The station is giving listeners the chance to have the music they created behind closed doors to be stored forever in the Sound Archive of the library.
The songs and music cover all genres and describe loss, laughs, hope and despair, family stress, tributes to key workers and even a simple desire to get back to the pub, offering a snapshot of cultural history.
A special virtual live concert will be broadcast on 5 Live on Friday March 26 at 6pm.
BBC Radio 5 Live presenter Chris Warburton, who will host Now That’s What I Call Lockdown with songwriter Amy Macdonald, said: “I’ve been amazed by the response we’ve had from our brilliant and creative listeners.
“It has been such a pleasure to hear tracks from musicians of all ages and all walks of life, from complete amateurs to professionals unable to play live.

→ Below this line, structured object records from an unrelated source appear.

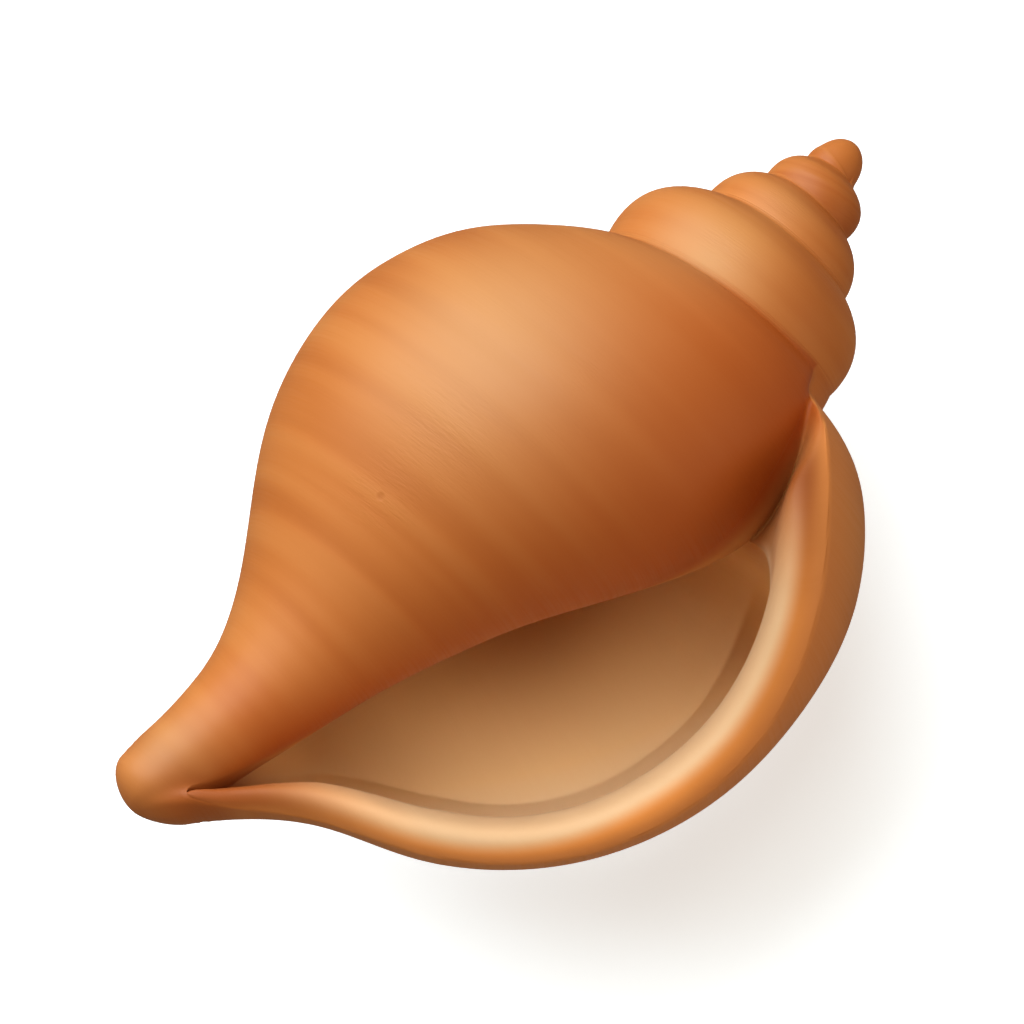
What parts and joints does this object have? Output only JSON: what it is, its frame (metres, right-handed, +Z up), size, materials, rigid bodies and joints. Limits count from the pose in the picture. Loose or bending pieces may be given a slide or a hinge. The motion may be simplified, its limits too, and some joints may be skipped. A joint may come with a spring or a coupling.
{
  "type": "sea snail shell",
  "caption": "Orange-brown sea snail shell with a tapering spire, a swollen last whorl, a short canal and a wide mouth with a thick cream-lined lip, lying mouth up.",
  "frame": {"origin": "middle of the footprint of the shell's bounding box, on the surface it lies on", "axes": "+X from the canal to the tip of the spire, +Z up out of the mouth, -Y towards the outer lip"},
  "size_m": [0.09, 0.0574, 0.0496],
  "materials": {
    "shell": "satin"
  },
  "bodies": {
    "root": {"shell": "shell"}
  },
  "joints": []
}
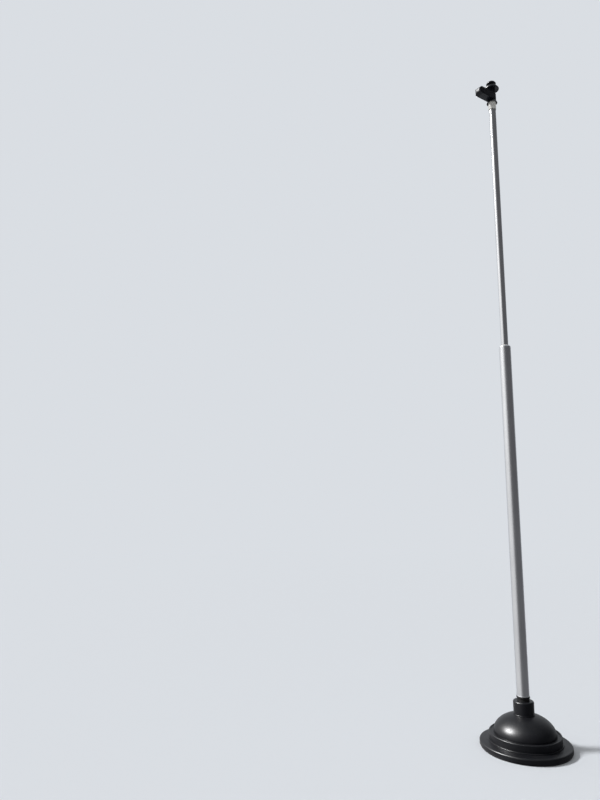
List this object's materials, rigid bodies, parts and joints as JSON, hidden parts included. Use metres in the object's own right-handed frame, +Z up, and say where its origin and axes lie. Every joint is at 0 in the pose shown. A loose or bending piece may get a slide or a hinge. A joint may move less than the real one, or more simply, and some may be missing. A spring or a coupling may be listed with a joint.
{
  "type": "portable flagpole",
  "caption": "Free-standing portable flagpole: weighted dome base, telescoping round tube mast and a turning head with a flag arm and a domed finial.",
  "frame": {"origin": "centre of the base's foot, on the ground", "axes": "+Z up along the mast; the head's arm points to -X at rest"},
  "size_m": [0.3659, 0.366, 3],
  "materials": {
    "base_plastic": "black, semi-gloss moulded",
    "concrete": "cast, rough, grey",
    "collar_plastic": "black, satin moulded",
    "plug_plastic": "black, matt moulded",
    "satin_aluminium": "drawn tube, satin anodised silver",
    "bright_aluminium": "drawn tube, bright silver",
    "pale_nylon": "pale natural nylon",
    "seal_rubber": "black",
    "pin_steel": "turned",
    "head_plastic": "black, satin moulded"
  },
  "bodies": {
    "base": {"base_shell": "base_plastic", "ballast": "concrete", "collar": "collar_plastic", "foot_plug": "plug_plastic", "lower_tube": "satin_aluminium", "guide_bush": "pale_nylon"},
    "mast": {"upper_tube": "bright_aluminium", "tail_bush": "plug_plastic", "lock_sleeve": "pale_nylon", "lock_pin": "plug_plastic", "neck_seal": "seal_rubber", "neck_bush": "pale_nylon", "swivel_pin": "pin_steel"},
    "head": {"head_skirt": "head_plastic", "head_housing": "head_plastic", "arm_cap": "head_plastic", "finial_disk": "head_plastic", "finial_knob": "head_plastic"}
  },
  "joints": [
    {"name": "mast_slide", "type": "slide", "parent": "base", "child": "mast", "axis": [0, 0, 1], "range_m": [-1.14, 0]},
    {"name": "head_swivel", "type": "hinge", "parent": "mast", "child": "head", "pos_m": [0, 0, 2.894], "axis": [0, 0, 1], "continuous": true}
  ]
}
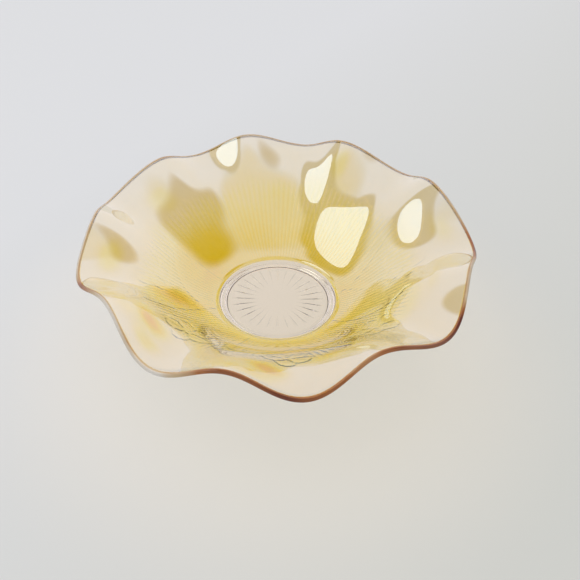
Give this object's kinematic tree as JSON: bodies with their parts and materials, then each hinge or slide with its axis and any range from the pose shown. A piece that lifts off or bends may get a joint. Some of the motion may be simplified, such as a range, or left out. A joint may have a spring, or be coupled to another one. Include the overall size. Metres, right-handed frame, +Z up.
{
  "type": "glass fruit bowl",
  "caption": "Wide, shallow pressed-glass bowl with a flared, hand-ruffled rim, a rayed disc base on a low foot ring and an amber iridescent lustre on its ribbed inside",
  "frame": {"origin": "centre of the foot ring, on the surface the bowl stands on", "axes": "+Z up out of the bowl's mouth; +X and +Y level; the bowl is round, and a ruffle lobe stands just past +X"},
  "size_m": [0.2988, 0.2984, 0.0763],
  "materials": {
    "pressed_glass": "clear, fire polished",
    "fired_lustre": "amber iridescent lustre"
  },
  "bodies": {
    "root": {"glass_bowl": "pressed_glass", "lustre_film": "fired_lustre"}
  },
  "joints": []
}
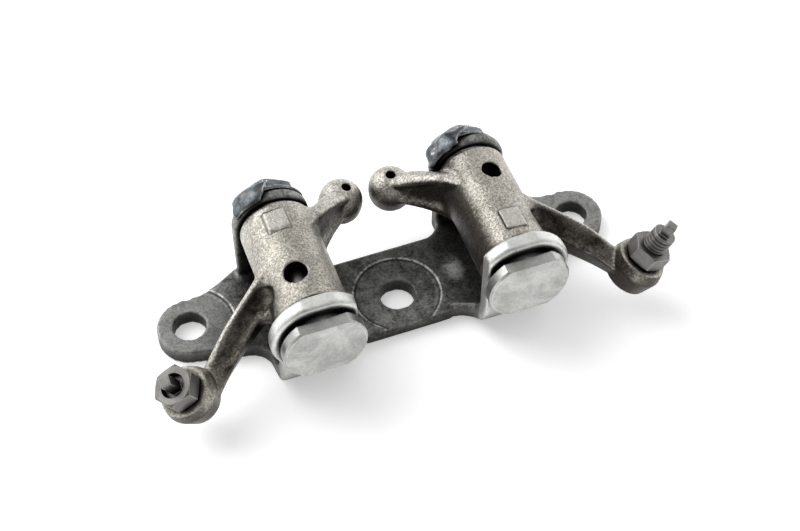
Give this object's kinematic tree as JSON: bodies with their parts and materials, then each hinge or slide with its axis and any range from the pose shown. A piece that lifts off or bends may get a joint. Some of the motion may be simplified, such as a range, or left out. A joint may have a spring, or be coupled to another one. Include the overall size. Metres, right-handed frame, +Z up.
{
  "type": "rocker arm assembly",
  "caption": "Flat bolt-down carrier plate with upturned ears, holding forged valve rockers on plain shafts, each with an adjuster screw and lock nut.",
  "frame": {"origin": "axis of the centre bolt hole at the plate's underside", "axes": "+X along the plate through both rockers, +Y towards the pushrod side and the shaft nuts, +Z up from the cylinder head"},
  "size_m": [0.1647, 0.0675, 0.043],
  "materials": {
    "plate": "mottled bare steel, worn bright on its edges",
    "forged_steel": "fine-grained forged steel, satin",
    "ground_steel": "ground, with faint stains",
    "hard_steel": "satin",
    "zinc_plate": "bright zinc with a blue cast",
    "bronze": "plain bearing bronze"
  },
  "bodies": {
    "carrier": {"base_plate": "plate", "shaft_left": "ground_steel", "thrust_washer_left_front": "ground_steel", "thrust_washer_left_rear": "ground_steel", "tab_washer_left": "zinc_plate", "shaft_nut_left": "zinc_plate", "shaft_right": "ground_steel", "thrust_washer_right_front": "ground_steel", "thrust_washer_right_rear": "ground_steel", "tab_washer_right": "zinc_plate", "shaft_nut_right": "zinc_plate"},
    "left_rocker": {"rocker_left": "forged_steel", "bush_left_front": "bronze", "bush_left_rear": "bronze"},
    "left_adjuster": {"adjuster_screw_left": "hard_steel"},
    "left_lock_nut": {"lock_nut_left": "hard_steel"},
    "right_rocker": {"rocker_right": "forged_steel", "bush_right_front": "bronze", "bush_right_rear": "bronze"},
    "right_adjuster": {"adjuster_screw_right": "hard_steel"},
    "right_lock_nut": {"lock_nut_right": "hard_steel"}
  },
  "joints": [
    {"name": "left_rocker_pivot", "type": "hinge", "parent": "carrier", "child": "left_rocker", "pos_m": [-0.0319, 0, 0.0288], "axis": [0, -1, 0], "range_deg": [-8, 5]},
    {"name": "left_adjuster_travel", "type": "slide", "parent": "left_rocker", "child": "left_adjuster", "axis": [-0.471, -0.075, 0.879], "range_m": [-0.002, 0.002]},
    {"name": "left_lock_nut_turn", "type": "hinge", "parent": "left_rocker", "child": "left_lock_nut", "pos_m": [-0.074, -0.021, 0.0199], "axis": [-0.471, -0.075, 0.879], "range_deg": [-30, 30]},
    {"name": "right_rocker_pivot", "type": "hinge", "parent": "carrier", "child": "right_rocker", "pos_m": [0.0319, 0, 0.0288], "axis": [0, 1, 0], "range_deg": [-8, 5]},
    {"name": "right_adjuster_travel", "type": "slide", "parent": "right_rocker", "child": "right_adjuster", "axis": [0.471, -0.075, 0.879], "range_m": [-0.002, 0.002]},
    {"name": "right_lock_nut_turn", "type": "hinge", "parent": "right_rocker", "child": "right_lock_nut", "pos_m": [0.0728, -0.0224, 0.0191], "axis": [0.471, -0.075, 0.879], "range_deg": [-30, 30]}
  ]
}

“The music has been inspiring, emotional, funny and of an incredibly high standard. Knowing that the music will now be stored in the British Library is just fantastic.”
Andy Linehan, curator of Popular Music Collections at the British Library, said: “The British Library is documenting the effect of the pandemic on many aspects of life in the UK through oral history interviews, documentaries, news bulletins and printed publications.
“This is an excellent opportunity to acquire a collection of songs by a diverse array of musicians reflecting their thoughts and experiences of the past year.
“We are pleased to be able to archive this collection from BBC Radio 5 Live, to give future generations a picture of musicians’ creative reaction to the situation.”